Madison, Wis., is one of the few cities that have replaced all its lead pipes. It finished putting in 6,200 new service lines in 2012 -- more than a decade after the city mandated property owners to make the switch. 

Madison was lucky in that it stopped building new lead lines in the 1930s, several decades before other cities. Still, the process was still tricky. Just locating the lead lines was a “massive undertaking,” said Amy Barrilleaux, a spokeswoman for the Madison Water Utility. It required historical research, surveys and community meetings. Another big obstacle was the Wisconsin Public Service Commission, which prohibited the city from using ratepayer money to subsidize the private owners switching out their pipes. Eventually, the city leased antennae on its water towers and used the revenues to pay for the subsidies.

Similarly, Lansing, Mich., which is advising Flint in its lead removal efforts, is nearly finished replacing all of its lead service lines.
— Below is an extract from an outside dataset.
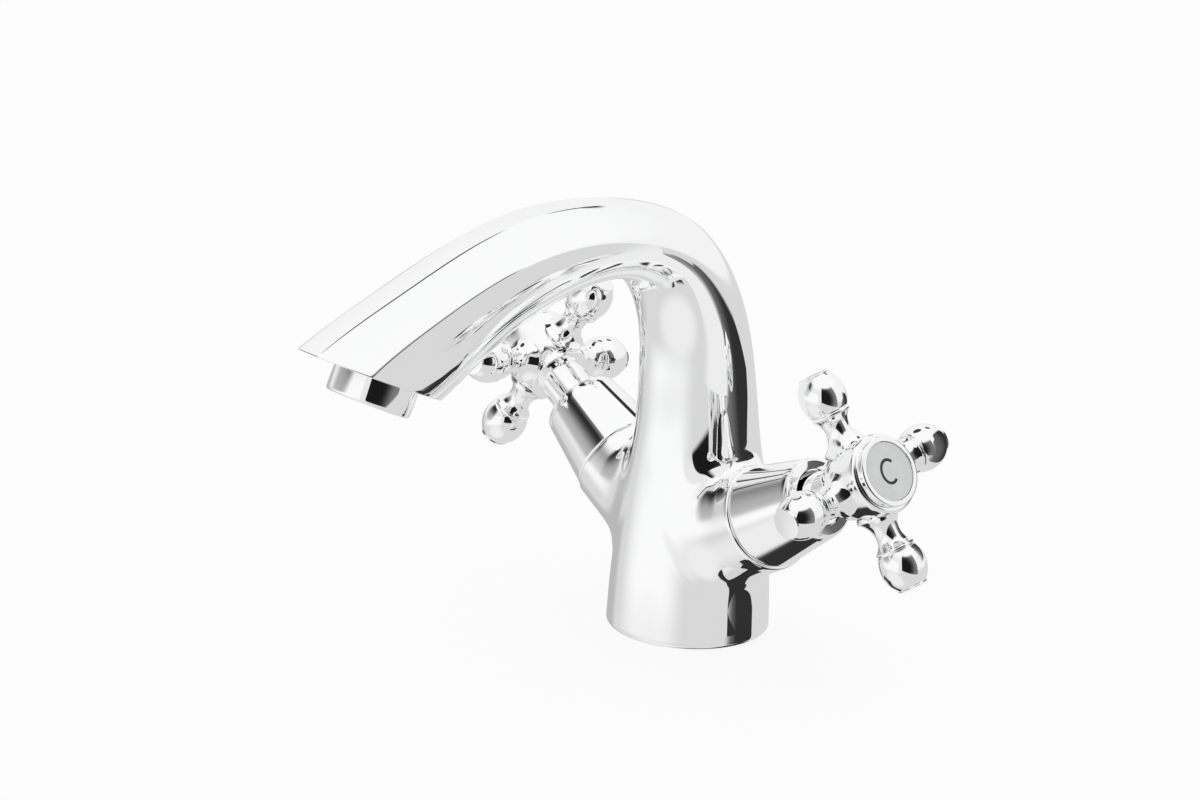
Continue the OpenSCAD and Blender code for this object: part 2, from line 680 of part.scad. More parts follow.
// Aerator, from its seat at the spout's end face down
aerator_r = aerator_d / 2;
tube_wall = 1.9;
tube_r = aerator_r - tube_wall;
lip_t = 1;
lip_w = 1;
washer_h = 1.2;
screen_t = 0.5;
screen_low = -aerator_h + lip_t;
insert_t = 6;
module aerator_housing() {
    color(chrome) at_outlet() rotate_extrude() difference() {
        union() {
            polygon([[0, -aerator_h], [aerator_r - 0.5, -aerator_h], [aerator_r - 0.15, -aerator_h + 0.4],
                [aerator_r, -aerator_h + 1.2], [aerator_r, -0.3], [aerator_r - 0.3, 0], [0, 0]]);
            translate([0, -cut]) square([aerator_thread_d / 2, aerator_depth - washer_h + cut]);
        }
        translate([-cut, -aerator_h - cut]) square([tube_r - lip_w + cut, aerator_h + aerator_depth + 2 * cut]);
        translate([-cut, screen_low]) square([tube_r + cut, aerator_h + aerator_depth + cut]);
    }
}
module aerator_washer() {
    hole_r = tube_r - 1.4;
    color(rubber) at_outlet() ring(aerator_thread_d / 2 - play, hole_r, aerator_depth - washer_h, aerator_depth);
}
module aerator_screen() {
    holes = 5;
    pitch = 3.4;
    hole_w = 2.4;
    solid_rim = 2.6;
    color(steel) at_outlet() difference() {
        rod(tube_r - fit, screen_low, screen_low + screen_t);
        for (i = [-holes:holes], j = [-holes:holes])
            if (norm([i, j]) * pitch < tube_r - solid_rim)
                translate([i * pitch - hole_w / 2, j * pitch - hole_w / 2, screen_low - cut])
                    cube([hole_w, hole_w, screen_t + 2 * cut]);
    }
}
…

Michigan’s capital city spent more than $42 million since 2004 replacing 13,500 lines. It only has 650 to go, and the Board of Water and Light expects to complete those replacements by June 2017. Lansing crews can replace the pipes without digging long trenches. They attach the new pipe to the back of the old pipe, and then pull the old pipe out to the street, leaving the new pipe in place. Weaver, the Flint mayor, praised the approach for being quicker and cheaper than digging up yards.

Lansing, though, has one advantage many water utilities do not: It owns the service lines from the mains all the way up to the water meter. That means it doesn’t have to compel private landowners to replace their pipes, and there’s no questions about subsidizing private property.